The world, however, has never been fair.
The current iteration of China’s rise – like those of Persia, Athens, Rome, Constantinople, Delhi, Britain, and the United States – is not a matter of fairness but a conjunction of growing wealth, opportunity, and strategy. It is currently the most obvious but certainly not the only manifestation of the rise of Asia as a whole, a historical trend line that post-war Japan itself pre-figured in its own rise, and to which its capital and technologies and widely imitated economic policy approaches have so greatly contributed. In this context, China’s rise is a fact of life that other governments’ policies have to reflect and exploit to their advantage and to the advantage of their citizens.
Abe has the enormous advantages deriving from a security treaty that is as important for the United States as it is for Japan. These include a bruised but hard-working and highly educated population seeking a way out of the doldrums of the last two decades; some initial success in turning the economy around; a desire for broad reform agendas among many of the elites; an industrial base and dynamic corporations second to none; a cultural renaissance built on new technologies; and international partners whose national interests coincide with those of a dynamic Japan redefining itself away from the past.
As difficult as it can be, at some point Abe will have to try to see Japan’s history as the Chinese, Koreans, and others see it. Not all critics of Japanese nationalism are cynical political opportunists. Abe not only has to say the right things, as he did on December 26, but he has to acknowledge through his actions that he actually means what he says. Only then will he have done what he can to position Japan in its Near Asian back yard, as Japan is largely succeeding in doing with More Distant Asia.
Japan is a Democracy
Perhaps Abe’s vision will be saved by the workings of Japanese democracy. Like all elected leaders in free and open societies, Abe has to contend with the realities of a formal Opposition in the Diet, and, in the case of the party he leads, the Liberal Democratic Party, an indispensable working relationship with the New Komeito, without whose support Abe does not have a majority in the Upper House. The Komeito is highly uncomfortable with talk of historical revisionism and changes to the constitution, and says so.
The Japanese public is not revisionist. They like their peace constitution and are extremely wary of moves away from its pacifist legacy. The largest demonstrations in recent history were in opposition to the state secrecy bill, which cost Abe eight to ten percentage points in the polls. The anti-nuclear movement is alive and well and has the support of former Prime Ministers Koizumi and Hosokawa.
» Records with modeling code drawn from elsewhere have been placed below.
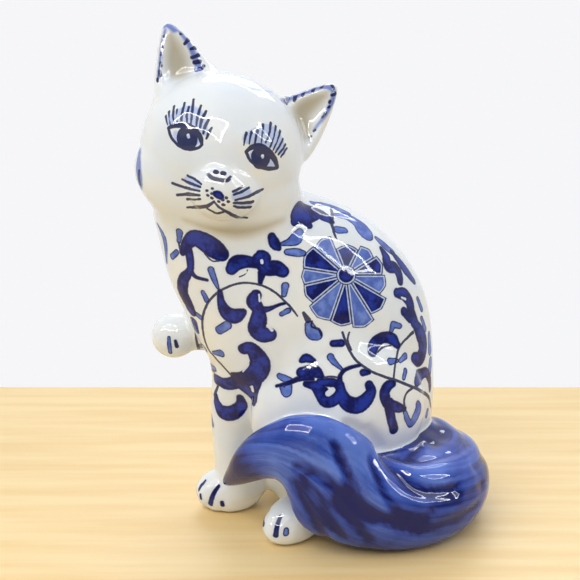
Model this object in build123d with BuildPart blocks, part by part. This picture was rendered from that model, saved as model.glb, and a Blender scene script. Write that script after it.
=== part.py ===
"""Ceramic cat figurine: seated, head turned to its left, right forepaw raised, tail swept round the haunch.

The figurine is slip-cast in separate moulds and luted together before firing, so every casting is a solid
of its own and meets its neighbours face to face: a hollow body with its haunches, a slab that closes the
underside, a hollow head, two ears, two forelegs, two hind paws and a hollow tail.

Frame: +Z up, +X from the chest to the rump, -Y the side that the face looks to. The origin is the centre
of the whole figurine's box at the level of the flat foot. Sizes are in millimetres.
"""

import math
import os

from build123d import *

# ---------------------------------------------------------------- driving dimensions
WALL = 3.5  # thickness of the slip-cast walls
SLAB_THICKNESS = 4.0
VENT_RADIUS = 4.0  # firing vent in the slab
AIR_WAY_RADIUS = 2.5  # joins the tail's hollow to the body's, so that no air is trapped in firing
NECK_OPENING_RADIUS = 13.0  # joins the head's hollow to the body's
NECK_AXIS = (0.25, 0.05, -1.0)

SPHEROID_STEPS = 12  # circles that a spheroid is lofted through, less one
POLE_DEG = 6.0  # where a spheroid's end flat begins, from its axis

# Torso: height, centre along X, half length along the heading, half width across it.
HEADING_DEG = 12.0  # the chest faces -X, turned this far towards -Y
TORSO_Y = 5.0
TORSO_SECTIONS = [
    (0.0, 16.0, 29.0, 25.0),
    (9.0, 15.0, 33.0, 28.0),
    (25.0, 14.0, 35.5, 30.5),
    (40.0, 13.0, 37.5, 31.5),
    (53.0, 9.5, 41.5, 32.0),
    (68.0, 4.0, 46.5, 32.0),
    (86.0, -1.5, 49.5, 31.0),
    (100.0, -7.5, 49.5, 29.5),
    (112.0, -13.5, 46.5, 28.0),
    (122.0, -20.5, 41.5, 25.5),
    (131.0, -30.3, 30.7, 21.5),
    (139.0, -36.0, 18.5, 15.0),
]

# Haunches: spheroids about the across axis, one on each side of the torso.
HAUNCH_CENTRE = (6.0, 22.0, 49.0)  # along the body, out from its mid plane, up
HAUNCH_RADIUS = 35.5
HAUNCH_HALF_WIDTH = 18.0

# Head: spheroids about the axis from ear to ear, in the head's own tilted frame (centre, half size
# across, radius). The face looks to the frame's -Y.
HEAD_CENTRE = (-35.5, -2.0, 152.5)
HEAD_YAW_DEG = 3.0  # the face turns this far from -Y towards +X
HEAD_ROLL_DEG = 17.0  # the crown leans towards +X
HEAD_PITCH_DEG = 14.0  # the face looks up
SKULL = ((0.0, 0.0, 1.5), 31.5, 29.0)
CHEEKS = ((1.5, -2.0, -10.3), 32.5, 21.3)
MUZZLE = ((3.0, -19.0, -12.5), 14.5, 11.5)

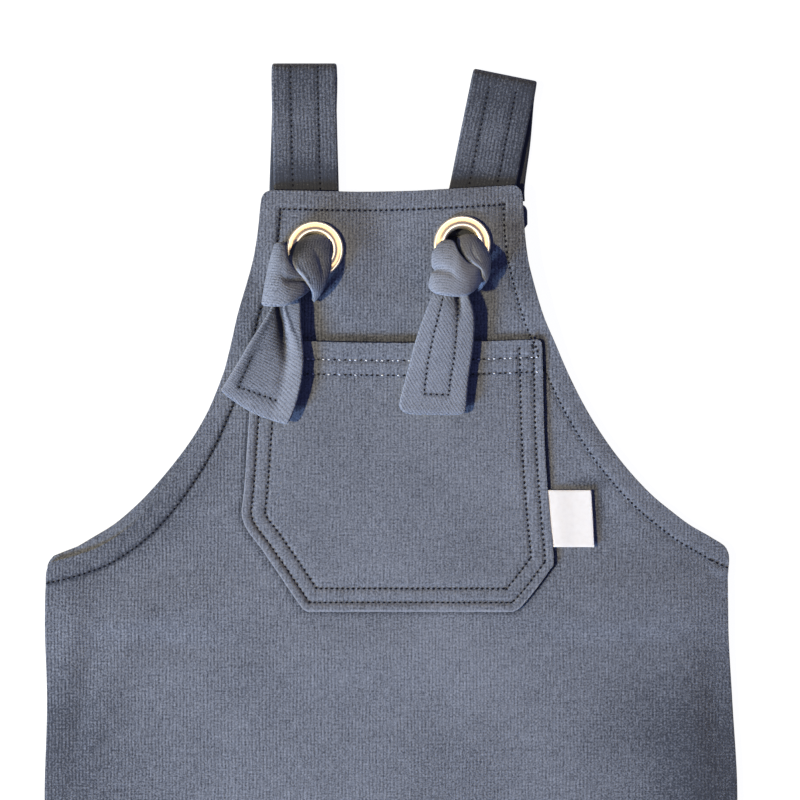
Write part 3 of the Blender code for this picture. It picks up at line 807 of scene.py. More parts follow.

The Japanese want Abe to defend Japan’s interests in the face of a newly emergent and increasingly militarized China. But they also want peace with their neighbours. Too much emphasis on the nationalist agenda exacerbates regional tensions and draws energy away from pursuing essential economic reform objectives. Opposition to structural change remains strong and ever-alert for opportunity to reverse it. And if Abe’s policies do not produce economic benefits that the Japanese can see in their paychecks, all bets are off. National elections are less than three years away, and there are a number of prefectural, local, and municipal elections between now and then that the LDP also wants to win.
Abe, having already failed once as prime minister, surely does not want to fail again. Presumably, he does not want to be hounded out of office as was his revered grandfather, Kishi Nobusuke. Abe may be a nationalist, but he also appears to be a realist, pushing the envelope on occasion, but pulling back if his overall strategy is at risk. In a democracy, we can’t ask for much more.